The plot called for Ablabius to approach Emperor Justinian within the imperial triclinium (dining room). While Ablabius had access to the room, he was unable to approach the "sacred presence" of the Byzantine emperor without permission, and so he had to arrange matters with a palatine official. He entrusted his secret to Eusebius and John, but this led to the discovery of the plot by the authorities. when his requests aroused suspicions and were investigated. On 25 November 562, Ablabius attempted to enter the palace of Emperor Justinian armed with a dagger, and was immediately arrested. His further fate is not recorded.

On hearing of Ablabius's arrest, Marcellus committed suicide rather than be captured, while Sergius sought sanctuary within the Church of St. Mary of Blachernae. Shortly afterwards, the reconstruction of Hagia Sophia was completed, and Paul the Silentiary composed a long epic poem known as Ekphrasis, for the rededication of the basilica. Paul mentions the conspiracy, stating that the conspirators were within the palace and about to attack when caught. He claims that God granted this victory to Emperor Justinian. Peter N. Bell notes that "Paul devotes some 30 lines (25–55) near the start of his poem" to the plot of Ablabius and another 21 lines (937–958) to further conspiracies of the time. Paul emphasizes that God takes care of the personal safety of the Byzantine emperor, and portrays both Emperor Justinian and his deceased wife, Empress Theodora, as intercessors of humankind in its relation with God.

==Interpretation==
The motives of the conspirators are not addressed in primary sources. James Evans suggests they could be traced to the grievances of the business world with Emperor Justinian. The Lazic War against the Sassanid Empire had recently ended, and the peace terms required the Byzantines to pay an annual sum of 30,000 solidi to the Sassanids. However, the first seven years were to be paid in advance, and an estimated 2,900 gold pounds had to be delivered at once. Emperor Justinian required the businessmen to pay the money to the state in a form of a forced loan. The Byzantine treasury was reportedly burdened with debts when Emperor Justin II (r. 565–578) rose to the throne.

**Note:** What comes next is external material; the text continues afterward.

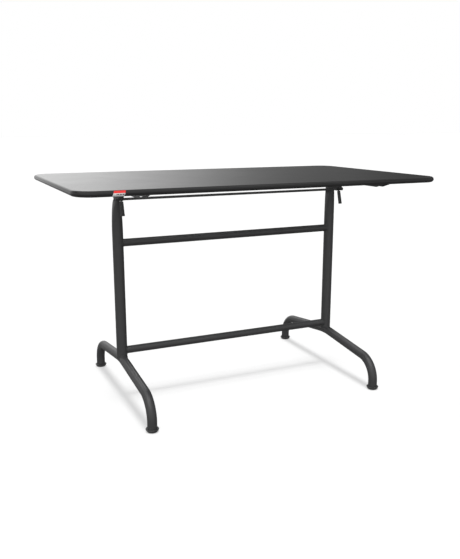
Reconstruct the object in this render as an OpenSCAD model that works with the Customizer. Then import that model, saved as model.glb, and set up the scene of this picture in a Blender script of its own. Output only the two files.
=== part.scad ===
// Flip-top table: a thin rounded top that tilts upright on two T-shaped steel legs.
// +X runs along the top to the right, +Y to the back, +Z up; the floor is z = 0.

/* [Tabletop] */
// Length of the top
top_l = 1200; // [1000:10:1400]
// Depth of the top
top_w = 700; // [650:10:800]
// Height of the top surface above the floor
top_z = 720; // [700:5:760]
// Thickness of the top board
top_t = 17; // [14:1:20]
// Plan radius of the corners of the top
top_corner_r = 60; // [30:1:80]

/* [Legs] */
// Distance between the two column axes
column_gap = 794; // [600:2:900]
// Outer diameter of the columns
column_d = 35; // [32:1:38]
// Height where the round column starts to flatten
pinch_z = 550; // [540:5:570]
// Outer diameter of the foot tubes
foot_d = 30; // [28:1:32]
// Distance from the column to the upright end of a foot tube
foot_reach = 306; // [260:1:330]
// Downward slope of the foot tubes away from the column, degrees
foot_slope = 6.75; // [4:0.25:9]
// Bend radius of the foot tubes on the centreline
foot_bend_r = 75; // [60:1:90]
// Height of the foot tube centreline where its two slopes would meet
foot_apex_z = 130.4; // [120:0.2:140]
// Wall of all the steel tubes
tube_wall = 2; // [1.5:0.5:3]

/* [Rails] */
// Outer diameter of the cross rails
rail_d = 25; // [22:1:28]
// Height of the upper rail
upper_rail_z = 518; // [400:1:530]
// Height of the lower rail
lower_rail_z = 157; // [157:1:300]

/* [Tilting head] */
// Distance of the pivot behind the column axis
pivot_y = 6; // [4:0.5:8]
// Height of the pivot above the floor
pivot_z = 672; // [671:0.5:673]
// Distance of the release rod in front of the column axis
rod_y = 55; // [54.5:0.5:56]
// Height of the release rod
rod_z = 663.5; // [663:0.5:664]
// Diameter of the release rod
rod_d = 8; // [7:0.5:8]
// Lean of the release levers towards the front, degrees
lever_lean = 15.5; // [6:0.5:18]

/* [Levelling glides] */
// Diameter of the glide pads
glide_d = 40; // [36:1:44]
// Height of the glide pads
glide_h = 10; // [9:1:12]

/* [Hidden] */
$fn = 64;
STEEL_BLACK = [0.16, 0.16, 0.17];
TOP_BLACK = [0.12, 0.12, 0.13];
PLASTIC_BLACK = [0.09, 0.09, 0.09];
BRIGHT_STEEL = [0.70, 0.71, 0.73];
NYLON = [0.85, 0.84, 0.80];

// The tubes
column_x = column_gap / 2;
column_r = column_d / 2;
rail_r = rail_d / 2;
foot_r = foot_d / 2;
foot_apex_r = 300;
apex_tangent_y = foot_apex_r * sin(foot_slope);
apex_arc_z = foot_apex_z - apex_tangent_y * tan(foot_slope) - foot_apex_r * cos(foot_slope);
bend_y = foot_reach - foot_bend_r;
bend_start_y = bend_y + foot_bend_r * sin(foot_slope);
bend_start_z = foot_apex_z - bend_start_y * tan(foot_slope);
bend_z = bend_start_z - foot_bend_r * cos(foot_slope);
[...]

Instead of reducing further expenses, Emperor Justinian had increased pressure on the businessmen. In the summer of 562, money-changers, silver merchants, and jewel merchants found themselves required to put up "a costly display of lights" for the consecration of a new church dedicated to Theodora the Martyr. It is thought that this may have led directly to the assassination plot. On the other hand, Peter N. Bell connects the murder plot with the lack of popular support for Emperor Justinian in the final years of his reign. He points out that Agathias, Menander Protector, and Flavius Cresconius Corippus all paint "unflattering" and "gloomy" portrayals of the state of the Byzantine Empire during this period. Corripus even claims: "the old man [Justinian] no longer cared; he was altogether cold ... many things were too much neglected while [he] was alive". Corripus was making a comparison between Justinian I and Justin II, which might explain his negative view on Emperor Justinian. But his views are consistent with those of the other authors.

==Aftermath==
Sergius was eventually dragged away from his sanctuary and interrogated under torture. His confessions implicated two more silversmiths and a curator in the service of Belisarius, so that Belisarius himself came under suspicion and was arrested. He was placed on trial by Procopius, urban prefect of Constantinople; it is uncertain whether this was the same person as Procopius of Caesarea, the noted historian.

Belisarius was placed under house arrest, while all his attendants were dismissed from service. Six months later, he was pardoned by Emperor Justinian I. Belisarius and Emperor Justinian died within a few weeks of one another in November of 565.